Conclusion: Tailoring Global Exposure to Your Ambitions

The choice between the Vanguard Total World Stock ETF (VT) and the Vanguard FTSE Emerging Markets ETF (VWO) is a microcosm of the broader investment dilemma: universal diversification versus targeted growth. VT offers the ultimate simplicity and broad market-cap-weighted exposure to the entire global equity universe, including developed and emerging markets. It is a cornerstone for investors prioritizing maximal diversification, low cost, and a passive approach to capturing global economic growth.

VWO, in contrast, is a potent tool for investors with a higher risk tolerance and a conviction in the robust, albeit volatile, growth trajectory of emerging economies.

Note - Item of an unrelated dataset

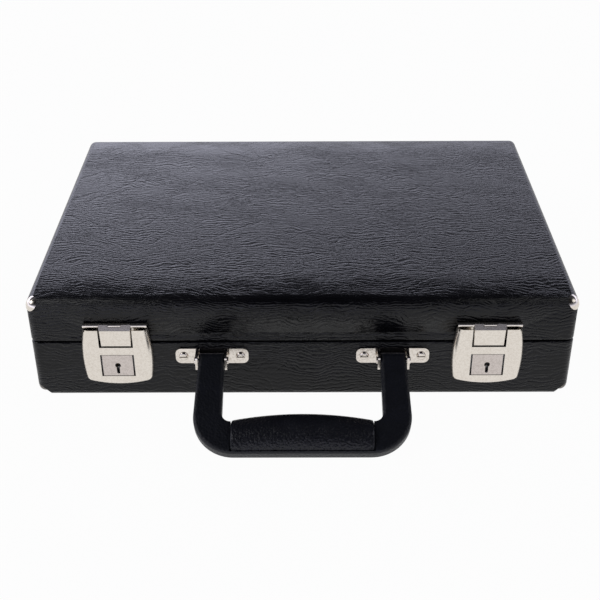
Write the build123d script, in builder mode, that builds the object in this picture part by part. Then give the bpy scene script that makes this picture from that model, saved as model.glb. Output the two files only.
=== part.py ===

It offers concentrated exposure to a segment of the market characterized by unique demographic advantages, rapid development, and the potential for outsized returns, albeit accompanied by elevated geopolitical, currency, and regulatory risks.

Ultimately, the “better buy” is not an objective truth but a subjective alignment with an investor’s individual financial goals, time horizon, and risk appetite. For those seeking a truly hands-off, globally diversified equity portfolio, VT stands as an exemplary choice. For the more adventurous investor who wishes to tactically overweight a high-potential, higher-risk segment of the market, VWO offers a direct and efficient pathway. Savvy investors might even consider a blend of both, using VT as a core and VWO as a satellite to fine-tune their global exposure precisely to their ambitions and market convictions.